## START
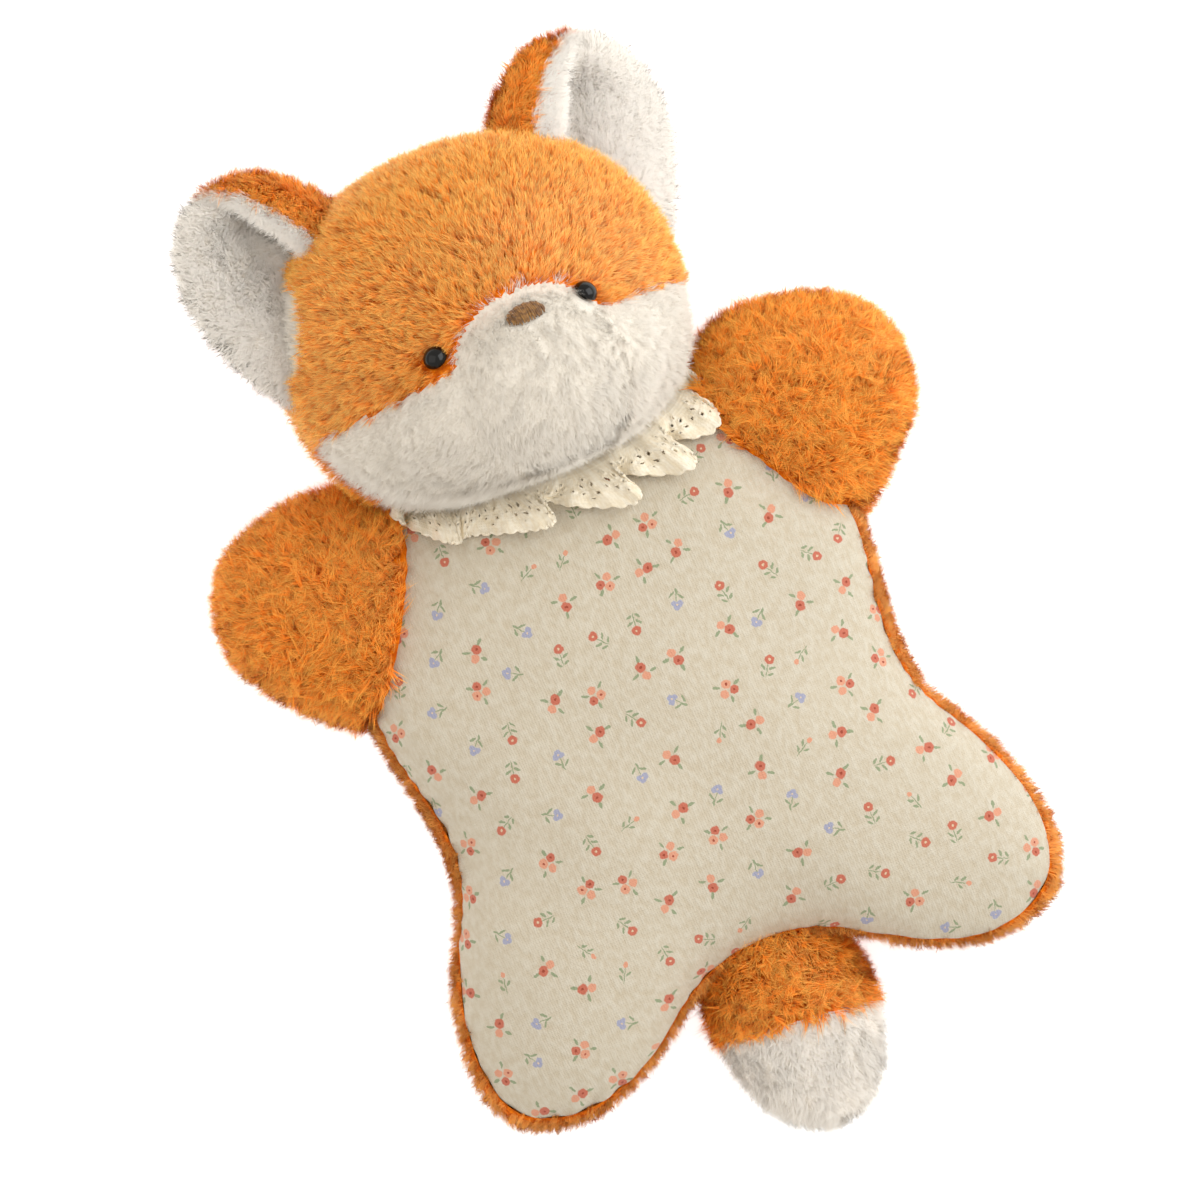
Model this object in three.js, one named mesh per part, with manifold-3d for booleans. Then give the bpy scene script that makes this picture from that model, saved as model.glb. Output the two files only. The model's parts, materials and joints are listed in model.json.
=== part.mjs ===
// A plush fox that lies on its back, in millimetres. +Z is its front and +Y points to its head.
// The origin lies on the flat of its back, under the middle of the body.
import * as THREE from "three";
import { mergeVertices } from "three/addons/utils/BufferGeometryUtils.js";
import Module from "manifold-3d";

const wasm = await Module();
wasm.setup();

// Cloth and sewing
const sewingGap = 0.3;
const plushThickness = 4;
const cottonThickness = 1.2;
const restDepth = 0.5;
const travelClearance = 0.9;
const neckClearance = 1.4;

// Body and legs, as one star-shaped form: the right half runs from the neck to the crotch
const bodyHalfWidth = 126;
const bodyNeckLength = 140;
const bodyLegLength = 127;
const bodyFrontHeight = 35;
const bodyBackHeight = 40;
const bodySeamRise = 9;
const bodyOutlineShares = [
  [0, 1],
  [0.31, 0.98],
  [0.53, 0.89],
  [0.7, 0.69],
  [0.84, 0.4],
  [0.79, 0.03],
  [0.81, -0.2],
  [0.94, -0.45],
  [1, -0.72],
  [0.95, -0.92],
  [0.79, -1],
  [0.62, -0.99],
  [0.46, -0.92],
  [0.22, -0.77],
  [0, -0.73],
];

// Head, turned a little to one side as it lies
const headHalfWidth = 81;
const headHalfLength = 67;
const headHalfDepth = 55;
const headX = -2;
const headRise = 43;
const headY = bodyNeckLength + headRise;
const headTurnDeg = 15;
const headTurnLimitDeg = 25;
const maskSideDrop = 22;
const maskMiddleDrop = 18;

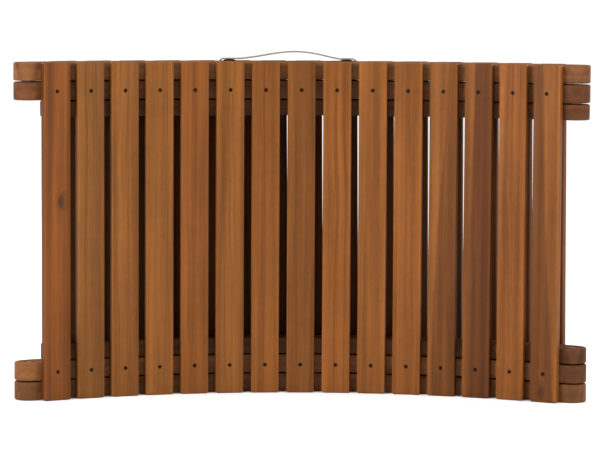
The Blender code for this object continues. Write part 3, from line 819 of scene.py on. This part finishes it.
def build_pivots():
    for end in ("fold", "leg"):
        for side in SIDES:
            for kind in ("bolt", "nut", "washer"):
                node = f"{end}_pivot_{kind}_{side}"
                start, stop = depth_of(node, side)
                if kind == "bolt":
                    mesh, depth = bolt_mesh(stop - start), start
                elif kind == "nut":
                    mesh, depth = nut_mesh(), (start + stop) / 2
                else:
                    mesh, depth = washer_mesh(stop - start), (start + stop) / 2
                angle, distance, _ = polar(node)
                matrix = inward(angle, distance, depth, side)
                add_piece(f"{node}_steel", mesh, STEEL, matrix, "back_panel", "zinc_steel", node)


def build_crossbar_screws():
    screw = screw_mesh()
    for number in range(1, 5):
        node = f"crossbar_screw_{number}"
        side = "lower" if number < 3 else "upper"
        angle, distance, _ = polar(node)
        start, stop = depth_of(node, side)
        stretch = Matrix.Diagonal((1.15, 1.15, (stop - start) / SLAT_SCREW_LENGTH, 1))
        mesh = screw.copy()
        mesh.transform(stretch)
        matrix = inward(angle, distance, start, side)
        add_piece(f"{node}_steel", mesh, SCREW_STEEL, matrix, "back_panel", "zinc_steel", node)


# -------------------------------------------------------------------- strap

STRAP_SPAN = 0.196
STRAP_TAIL = 0.0165
STRAP_WIDTH = 0.025
STRAP_THICKNESS = 0.002
STRAP_EDGE = 0.0009
STRAP_HEIGHT = 0.017
STRAP_PEAK = 0.57
STRAP_ARCH_POWER = 1.3
CUP_RADIUS = 0.0105
CUP_HEIGHT = 0.0025
SEAT_GAP = 0.0003
STRAP_BASE = CUP_HEIGHT + 2 * SEAT_GAP
STRAP_TOP = STRAP_BASE + STRAP_THICKNESS
STRAP_SCREW_RADIUS = 0.002
STRAP_SCREW_HEAD = 0.004


def strap_line(steps=70, tail_steps=8):
    """The strap's centre line from end to end, as (along, up) points."""
    flat = STRAP_BASE + STRAP_THICKNESS / 2
    tip = SEAT_GAP + STRAP_THICKNESS / 2
    rise = STRAP_HEIGHT - STRAP_THICKNESS / 2 - flat
    seat = CUP_RADIUS + SEAT_GAP
    half = STRAP_SPAN / 2
    tail = []
    for i in range(tail_steps + 1):
        part = i / tail_steps
        along = half + STRAP_TAIL - (STRAP_TAIL - seat) * part
        tail.append((along, tip + (flat - tip) * math.sin(part * math.pi / 2) ** 2))
    warp = math.log(0.5) / math.log(STRAP_PEAK)
    run = STRAP_SPAN - 2 * seat
    arch = []
    for i in range(steps + 1):
        part = i / steps
        up = flat + rise * math.sin(math.pi * part ** warp) ** STRAP_ARCH_POWER
        arch.append((seat - half + run * part, up))
    return [(-along, up) for along, up in tail] + arch + tail[::-1]


def strap_mesh():
    """A band swept along the centre line, with soft edges and a woven surface."""
    line = [Vector(point) for point in strap_line()]
    section = rounded_rectangle(STRAP_WIDTH, STRAP_THICKNESS, STRAP_EDGE, 4)
    work = bmesh.new()
    layer = work.verts.layers.float_vector.new("weave")
    loops = []
    travelled = 0.0
    for i, point in enumerate(line):
        if i:
            travelled += (point - line[i - 1]).length
        heading = (line[min(i + 1, len(line) - 1)] - line[max(i - 1, 0)]).normalized()
        normal = Vector((-heading.y, heading.x))
        loop = []
        for across, off in section:
            spot = point + normal * off
            vertex = work.verts.new((spot.x, spot.y, across))
            vertex[layer] = (travelled, across, off)
            loop.append(vertex)
        loops.append(loop)
    for near, far in zip(loops, loops[1:]):
        for i in range(len(near)):
            j = (i + 1) % len(near)
            work.faces.new((near[i], near[j], far[j], far[i]))
    work.faces.new(loops[0])
    work.faces.new(loops[-1])
    return mesh_from(work, 60)


def strap_hole():
    """The bore and countersink of a strap screw, Z down from the strap's top."""
    bore = STRAP_SCREW_RADIUS + HOLE_CLEARANCE
    seat = STRAP_SCREW_HEAD + HOLE_CLEARANCE
    profile = [(0, 0.006), (bore, 0.006), (bore, STRAP_THICKNESS), (seat, 0)]
    profile += [(seat, -CUT_OVERRUN), (0, -CUT_OVERRUN)]
    return turned(profile, 28)


def cup_mesh():
    """A domed washer whose Z runs down from the strap's top."""
    bore = STRAP_SCREW_RADIUS + HOLE_CLEARANCE
    base = STRAP_TOP - SEAT_GAP
    profile = [(bore, base), (CUP_RADIUS, base)]
    for i in range(9):
        turn = math.pi / 2 * i / 8
        radius = bore + 0.001 + (CUP_RADIUS - bore - 0.001) * math.cos(turn)
        profile.append((radius, base - 0.0004 - (CUP_HEIGHT - 0.0004) * math.sin(turn)))
    profile.append((bore, base - CUP_HEIGHT))
    return turned(profile, 40)


def strap_screw_mesh(length):
    """A countersunk screw with a cross recess."""
    radius = STRAP_SCREW_RADIUS
    profile = [(0, length), (radius * 0.4, length - 0.002)]
    for i in range(int((length - 0.007) / SCREW_PITCH)):
        low = length - 0.003 - i * SCREW_PITCH
        profile += [(radius * 0.75, low), (radius, low - SCREW_PITCH / 2)]
    rim = STRAP_SCREW_HEAD
    profile += [(radius, STRAP_THICKNESS), (rim, 0.0002), (rim - 0.0002, 0), (0, 0)]
    return crossed(turned(profile, 28), 0.0048, 0.001, 0.0013, 0.4)


def build_strap():
    low = Vector(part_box("strap_cup_1")[0]) + Vector(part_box("strap_cup_1")[1])
    high = Vector(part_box("strap_cup_2")[0]) + Vector(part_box("strap_cup_2")[1])
    middle = (low + high) / 4
    middle.z = SLAT_LENGTH
    heading = (high - low).normalized()
    turn = Matrix.Rotation(math.atan2(heading.y, heading.x), 4, "Z") @ Matrix.Rotation(math.pi / 2, 4, "X")
    matrix = Matrix.Translation(middle) @ turn
    down = Matrix.Rotation(math.pi / 2, 4, "X")
    spots = [Matrix.Translation((sign * STRAP_SPAN / 2, STRAP_TOP, 0)) @ down for sign in (-1, 1)]
    mesh = carved(strap_mesh(), [(strap_hole(), spot) for spot in spots])
    add_piece("carry_strap_webbing", mesh, WEBBING, matrix, "foot_panel", "strap_webbing", "carry_strap")
    for number, spot in enumerate(spots, start=1):
        cup = f"strap_cup_{number}"
        add_piece(f"{cup}_moulded", cup_mesh(), PLASTIC, matrix @ spot, "foot_panel", "brown_plastic", cup)
        screw = f"strap_screw_{number}"
        screw_low, screw_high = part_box(screw)
        mesh = strap_screw_mesh(screw_high[2] - screw_low[2])
        add_piece(f"{screw}_steel", mesh, SCREW_STEEL, matrix @ spot, "foot_panel", "zinc_steel", screw)


# -------------------------------------------------------------------- stage

WORLD_STRENGTH = 0.13
LEFT_POWER = 102
RIGHT_POWER = 65
BACK_POWER = 38
OVERHEAD_POWER = 3.35
OVERHEAD_SPREAD = math.radians(75)
SOFTBOX_SIZE = (1.0, 1.8)
SOFTBOX_AIM = (0, 0, 0.28)
FLOOR_REACH = 90
FLOOR_DROP = 0.0005


def build_stage():
    """A wide pale floor in a soft dim room."""
    work = bmesh.new()
    bmesh.ops.create_grid(work, x_segments=1, y_segments=1, size=FLOOR_REACH)
    mesh = bpy.data.meshes.new("floor")
    work.to_mesh(mesh)
    work.free()
    floor = bpy.data.objects.new("floor", mesh)
    floor.location.z = -FLOOR_DROP
    bpy.context.scene.collection.objects.link(floor)
    material, tree, shader = new_material("floor_pale")
    where = tree.nodes.new("ShaderNodeTexCoord").outputs["Object"]
    tooth = noise(tree, where, (900, 900, 900), 2.0)
    link(tree, shader.inputs["Base Color"], mix(tree, tooth, rgb(0.90, 0.90, 0.90), rgb(0.93, 0.93, 0.93)))
    shader.inputs["Roughness"].default_value = 0.9
    shader.inputs["Specular IOR Level"].default_value = 0.1
    mesh.materials.append(material)
    world = bpy.data.worlds.new("studio")
    world.use_nodes = True
    world.node_tree.nodes["Background"].inputs["Color"].default_value = rgb(1, 1, 1)
    world.node_tree.nodes["Background"].inputs["Strength"].default_value = WORLD_STRENGTH
    bpy.context.scene.world = world


def add_softbox(name, spot, power):
    """A soft rectangular light aimed at the object, which the camera doesn't see."""
    light = bpy.data.lights.new(name, "AREA")
    light.shape = "RECTANGLE"
    light.size, light.size_y = SOFTBOX_SIZE
    light.energy = power
    item = bpy.data.objects.new(name, light)
    item.location = spot
    item.rotation_euler = (Vector(SOFTBOX_AIM) - Vector(spot)).to_track_quat("-Z", "Y").to_euler()
    item.visible_camera = False
    bpy.context.scene.collection.objects.link(item)


def build_lights():
    add_softbox("left_softbox", (-2.6, -2.6, 1.7), LEFT_POWER)
    add_softbox("right_softbox", (3.0, -2.0, 1.7), RIGHT_POWER)
    for name, side in (("back_left_fill", -1), ("back_right_fill", 1)):
        add_softbox(name, (side * 2.6, 2.8, 1.7), BACK_POWER)
    overhead = bpy.data.lights.new("overhead", "SUN")
    overhead.energy = OVERHEAD_POWER
    overhead.angle = OVERHEAD_SPREAD
    bpy.context.scene.collection.objects.link(bpy.data.objects.new("overhead", overhead))


def build_camera():
    camera = bpy.data.cameras.new("camera")
    camera.lens = CAMERA_LENS
    camera.sensor_width = 36
    item = bpy.data.objects.new("camera", camera)
    level = math.cos(CAMERA_ELEVATION)
    look = Vector((math.sin(CAMERA_AZIMUTH), math.cos(CAMERA_AZIMUTH), 0)) * level
    look.z = -math.sin(CAMERA_ELEVATION)
    turn = look.to_track_quat("-Z", "Y").to_matrix().to_4x4() @ Matrix.Rotation(CAMERA_ROLL, 4, "Z")
    item.matrix_world = Matrix.Translation(CAMERA_TARGET - look * CAMERA_DISTANCE) @ turn
    bpy.context.scene.collection.objects.link(item)
    bpy.context.scene.camera = item
    bpy.context.scene.view_settings.view_transform = "Standard"


build_slats("back", BACK_SCREW_HEIGHT, True, BACK_LOOKS, BACK_KNOTS, BACK_HEARTS)
build_slats("foot", FOOT_SCREW_HEIGHT, False, FOOT_LOOKS, {}, {})
build_slat_screws("back", BACK_SCREW_HEIGHT, True)
build_slat_screws("foot", FOOT_SCREW_HEIGHT, False)
build_rails()
build_crossbar()
build_pivots()
build_crossbar_screws()
build_strap()
build_stage()
build_lights()
build_camera()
## END
**Short exercise:**
Copy, please, every line from the start of the entries down to the line that holds "const maskMiddleDrop = 18;", with both of those lines included and no others.

**Final answer:**
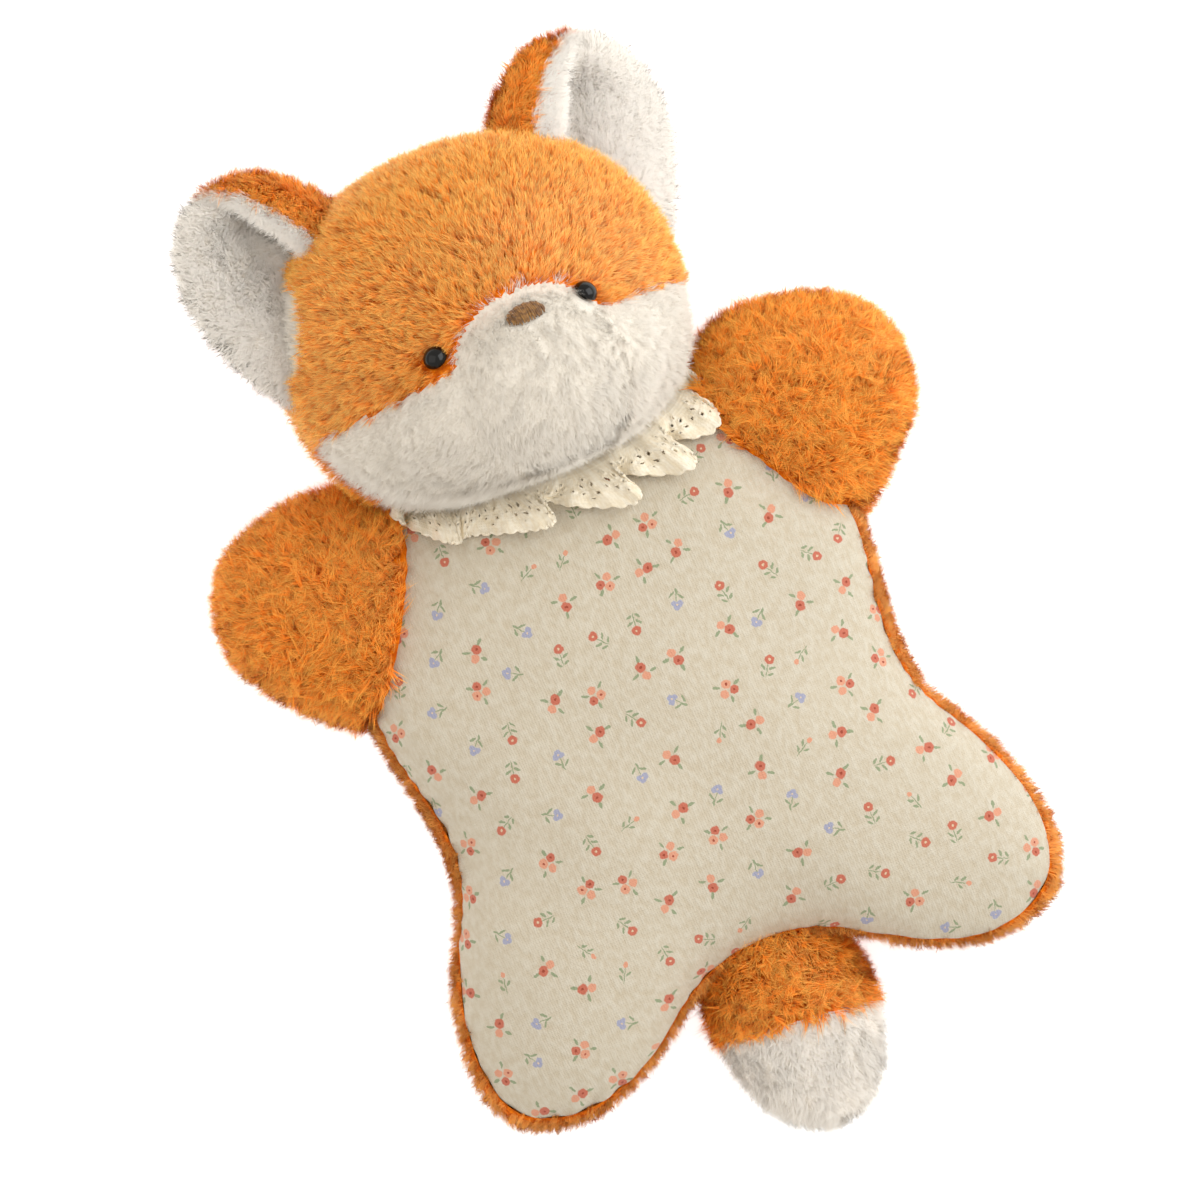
Model this object in three.js, one named mesh per part, with manifold-3d for booleans. Then give the bpy scene script that makes this picture from that model, saved as model.glb. Output the two files only. The model's parts, materials and joints are listed in model.json.
=== part.mjs ===
// A plush fox that lies on its back, in millimetres. +Z is its front and +Y points to its head.
// The origin lies on the flat of its back, under the middle of the body.
import * as THREE from "three";
import { mergeVertices } from "three/addons/utils/BufferGeometryUtils.js";
import Module from "manifold-3d";

const wasm = await Module();
wasm.setup();

// Cloth and sewing
const sewingGap = 0.3;
const plushThickness = 4;
const cottonThickness = 1.2;
const restDepth = 0.5;
const travelClearance = 0.9;
const neckClearance = 1.4;

// Body and legs, as one star-shaped form: the right half runs from the neck to the crotch
const bodyHalfWidth = 126;
const bodyNeckLength = 140;
const bodyLegLength = 127;
const bodyFrontHeight = 35;
const bodyBackHeight = 40;
const bodySeamRise = 9;
const bodyOutlineShares = [
  [0, 1],
  [0.31, 0.98],
  [0.53, 0.89],
  [0.7, 0.69],
  [0.84, 0.4],
  [0.79, 0.03],
  [0.81, -0.2],
  [0.94, -0.45],
  [1, -0.72],
  [0.95, -0.92],
  [0.79, -1],
  [0.62, -0.99],
  [0.46, -0.92],
  [0.22, -0.77],
  [0, -0.73],
];

// Head, turned a little to one side as it lies
const headHalfWidth = 81;
const headHalfLength = 67;
const headHalfDepth = 55;
const headX = -2;
const headRise = 43;
const headY = bodyNeckLength + headRise;
const headTurnDeg = 15;
const headTurnLimitDeg = 25;
const maskSideDrop = 22;
const maskMiddleDrop = 18;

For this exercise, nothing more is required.